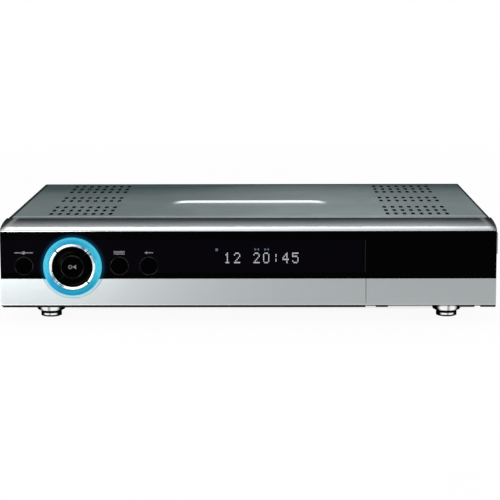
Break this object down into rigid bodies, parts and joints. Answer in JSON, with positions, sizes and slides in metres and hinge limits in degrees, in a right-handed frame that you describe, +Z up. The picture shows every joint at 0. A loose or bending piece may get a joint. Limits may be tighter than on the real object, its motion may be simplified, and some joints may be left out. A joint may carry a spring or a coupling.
{
  "type": "satellite television receiver",
  "caption": "Low set-top receiver with a silver and black front, lit round navigation pad, fold-down door, slotted top cover and four round feet.",
  "frame": {"origin": "middle of the footprint, on the surface that the feet stand on", "axes": "+X right as seen from the front, +Y back, +Z up"},
  "size_m": [0.3436, 0.264, 0.0675],
  "materials": {
    "cover_metal": "satin sheet",
    "chassis_steel": "zinc plated sheet",
    "silver_plastic": "silver lacquer",
    "black_gloss": "high gloss black",
    "black_plastic": "fine matt",
    "smoked_window": "high gloss smoked",
    "blue_guide": "translucent blue",
    "chrome_trim": "bright chrome",
    "steel": "zinc plated",
    "bright_cup": "bright plated",
    "rubber": "soft matt",
    "board": "solder mask",
    "brass": "nickel free",
    "aluminium": "extruded",
    "tin_can": "tin plated",
    "nickel": "nickel plated",
    "chip": "moulded",
    "led": "clear",
    "display_glass": "tinted glass",
    "ribbon": "white film",
    "wire": "insulation",
    "core": "varnished",
    "capacitor": "sleeve",
    "fuse_glass": "clear",
    "magnet": "ferrite"
  },
  "bodies": {
    "chassis": {"top_cover": "cover_metal", "chassis_tray": "chassis_steel", "rear_panel": "chassis_steel", "front_bezel": "silver_plastic", "front_window": "smoked_window", "cover_screws": "steel", "chassis_screws": "steel", "ring_light_guide": "blue_guide", "button_carrier": "black_plastic", "front_board": "board", "tact_switches": "black_plastic", "ring_leds": "led", "display_module": "display_glass", "ir_receiver": "black_gloss", "door_hinge_pins": "steel", "door_magnet": "magnet", "slot_panel": "black_plastic", "ci_slot_cage": "black_plastic", "smart_card_reader": "black_plastic", "main_board": "board", "board_standoffs": "brass", "tuner_cans": "tin_can", "f_connectors": "nickel", "f_connector_nuts": "nickel", "scart_sockets": "black_plastic", "rca_jacks": "nickel", "serial_port": "nickel", "mains_inlet": "black_plastic", "power_switch_body": "black_plastic", "power_board": "board", "transformer": "core", "power_capacitors": "capacitor", "power_heatsink": "aluminium", "fuse_holder": "fuse_glass", "main_chips": "chip", "chip_heatsink": "aluminium", "ribbon_cable": "ribbon", "power_harness": "wire", "foot_cups": "bright_cup", "foot_pads": "rubber"},
    "door": {"door_carrier": "black_plastic", "door_trim": "silver_plastic", "door_window": "smoked_window", "door_strike_plate": "steel"},
    "ok_button_body": {"ok_button": "black_gloss"},
    "standby_button_body": {"standby_button": "black_gloss"},
    "menu_button_body": {"menu_button": "black_gloss"},
    "exit_button_body": {"exit_button": "black_gloss"},
    "eject_upper": {"ci_eject_button_upper": "black_plastic"},
    "eject_lower": {"ci_eject_button_lower": "black_plastic"},
    "rocker": {"power_rocker": "black_gloss"},
    "nav_up": {"nav_up_key": "black_gloss", "nav_up_trim": "chrome_trim"},
    "nav_down": {"nav_down_key": "black_gloss", "nav_down_trim": "chrome_trim"},
    "nav_left": {"nav_left_key": "black_gloss", "nav_left_trim": "chrome_trim"},
    "nav_right": {"nav_right_key": "black_gloss", "nav_right_trim": "chrome_trim"}
  },
  "joints": [
    {"name": "door_hinge", "type": "hinge", "parent": "chassis", "child": "door", "pos_m": [0.125, -0.1235, 0.0165], "axis": [1, 0, 0], "range_deg": [0, 90]},
    {"name": "nav_up_press", "type": "slide", "parent": "chassis", "child": "nav_up", "axis": [0, 1, 0], "range_m": [0, 0.0008], "stiffness_N_per_m": 600, "springref_m": -0.001},
    {"name": "nav_down_press", "type": "slide", "parent": "chassis", "child": "nav_down", "axis": [0, 1, 0], "range_m": [0, 0.0008], "stiffness_N_per_m": 600, "springref_m": -0.001},
    {"name": "nav_left_press", "type": "slide", "parent": "chassis", "child": "nav_left", "axis": [0, 1, 0], "range_m": [0, 0.0008], "stiffness_N_per_m": 600, "springref_m": -0.001},
    {"name": "nav_right_press", "type": "slide", "parent": "chassis", "child": "nav_right", "axis": [0, 1, 0], "range_m": [0, 0.0008], "stiffness_N_per_m": 600, "springref_m": -0.001},
    {"name": "ok_button_press", "type": "slide", "parent": "chassis", "child": "ok_button_body", "axis": [0, 1, 0], "range_m": [0, 0.0008], "stiffness_N_per_m": 600, "springref_m": -0.001},
    {"name": "standby_button_press", "type": "slide", "parent": "chassis", "child": "standby_button_body", "axis": [0, 1, 0], "range_m": [0, 0.0008], "stiffness_N_per_m": 600, "springref_m": -0.001},
    {"name": "menu_button_press", "type": "slide", "parent": "chassis", "child": "menu_button_body", "axis": [0, 1, 0], "range_m": [0, 0.0008], "stiffness_N_per_m": 600, "springref_m": -0.001},
    {"name": "exit_button_press", "type": "slide", "parent": "chassis", "child": "exit_button_body", "axis": [0, 1, 0], "range_m": [0, 0.0008], "stiffness_N_per_m": 600, "springref_m": -0.001},
    {"name": "eject_upper_press", "type": "slide", "parent": "chassis", "child": "eject_upper", "axis": [0, 1, 0], "range_m": [0, 0.004], "stiffness_N_per_m": 200, "springref_m": -0.002},
    {"name": "eject_lower_press", "type": "slide", "parent": "chassis", "child": "eject_lower", "axis": [0, 1, 0], "range_m": [0, 0.004], "stiffness_N_per_m": 200, "springref_m": -0.002},
    {"name": "rocker_tilt", "type": "hinge", "parent": "chassis", "child": "rocker", "pos_m": [-0.111, 0.1175, 0.0316], "axis": [1, 0, 0], "range_deg": [0, 18]}
  ]
}
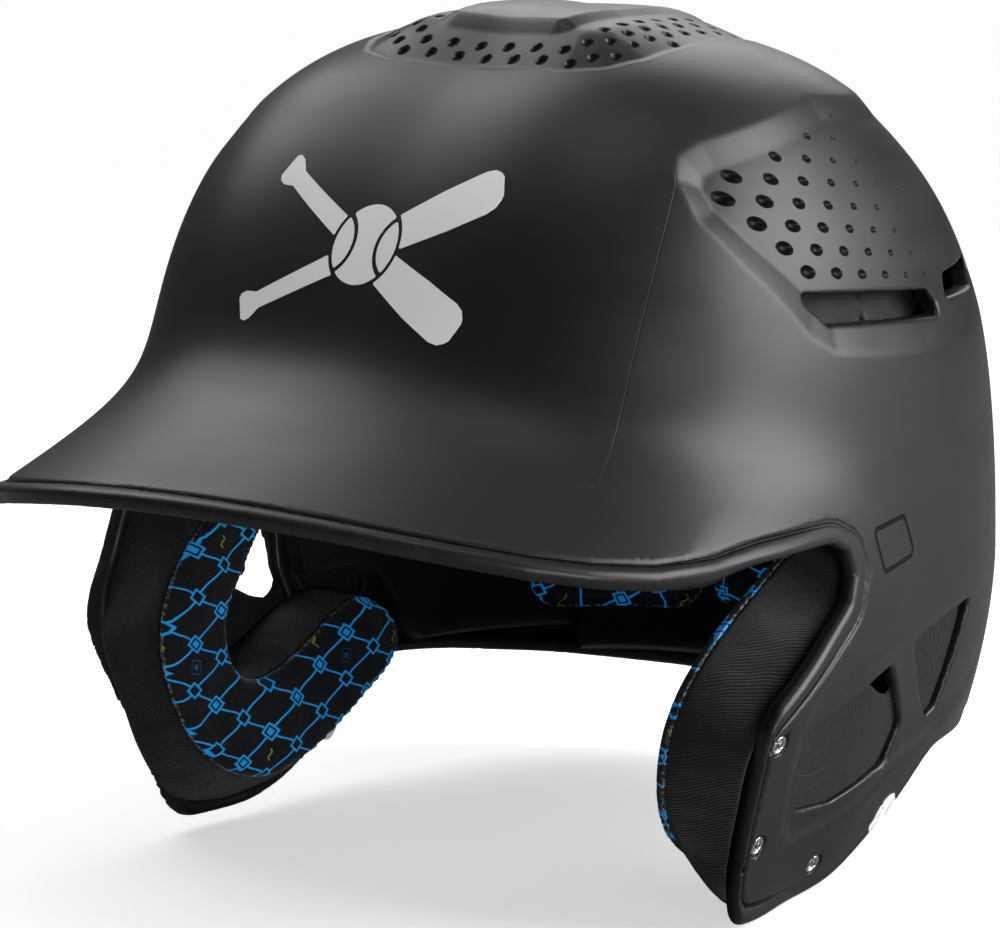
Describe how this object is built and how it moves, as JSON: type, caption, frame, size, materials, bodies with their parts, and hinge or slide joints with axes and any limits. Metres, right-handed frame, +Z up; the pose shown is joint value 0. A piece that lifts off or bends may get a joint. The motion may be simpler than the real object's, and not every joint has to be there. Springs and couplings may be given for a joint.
{
  "type": "batting helmet",
  "caption": "Hard-shell batting helmet with front brim, vented dome, windowed ear flaps, foam liner, fabric pads and padded ear cups.",
  "frame": {"origin": "centre of the footprint, on the plane of the lowest edge of the ear flaps", "axes": "+X towards the wearer's left, +Y towards the back of the head, +Z up"},
  "size_m": [0.2366, 0.3046, 0.2396],
  "materials": {
    "shell": "matte black moulded ABS",
    "decal": "light grey satin decal",
    "zinc": "bright zinc plated",
    "liner_foam": "black moulded foam skin",
    "pad_print": "brushed fabric, dark navy with a blue diamond lattice print",
    "knit": "ribbed black knit",
    "core_foam": "open cell foam"
  },
  "bodies": {
    "root": {"crown_pad": "pad_print", "ear_pad_core_left": "core_foam", "ear_pad_core_right": "core_foam", "ear_pad_face_left": "pad_print", "ear_pad_face_right": "pad_print", "ear_pad_gusset_left": "knit", "ear_pad_gusset_right": "knit", "flap_emblem_left": "decal", "flap_emblem_right": "decal", "forehead_pad": "pad_print", "front_emblem": "decal", "liner_crown": "liner_foam", "liner_front": "liner_foam", "liner_rear": "liner_foam", "liner_side_left": "liner_foam", "liner_side_right": "liner_foam", "outer_shell": "shell", "rear_pad_center": "pad_print", "rear_pad_left": "pad_print", "rear_pad_right": "pad_print", "temple_pad_left": "pad_print", "temple_pad_right": "pad_print", "threaded_insert_front_left": "zinc", "threaded_insert_front_right": "zinc", "threaded_insert_lower_left": "zinc", "threaded_insert_lower_right": "zinc", "threaded_insert_upper_left": "zinc", "threaded_insert_upper_right": "zinc"}
  },
  "joints": []
}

☆ ☆ ☆ ☆ ☆ ☆ ☆

■ What you should do ■
Filter the entries above down to the lines containing the word "object".

■ Exercise output ■
Break this object down into rigid bodies, parts and joints. Answer in JSON, with positions, sizes and slides in metres and hinge limits in degrees, in a right-handed frame that you describe, +Z up. The picture shows every joint at 0. A loose or bending piece may get a joint. Limits may be tighter than on the real object, its motion may be simplified, and some joints may be left out. A joint may carry a spring or a coupling.
Describe how this object is built and how it moves, as JSON: type, caption, frame, size, materials, bodies with their parts, and hinge or slide joints with axes and any limits. Metres, right-handed frame, +Z up; the pose shown is joint value 0. A piece that lifts off or bends may get a joint. The motion may be simpler than the real object's, and not every joint has to be there. Springs and couplings may be given for a joint.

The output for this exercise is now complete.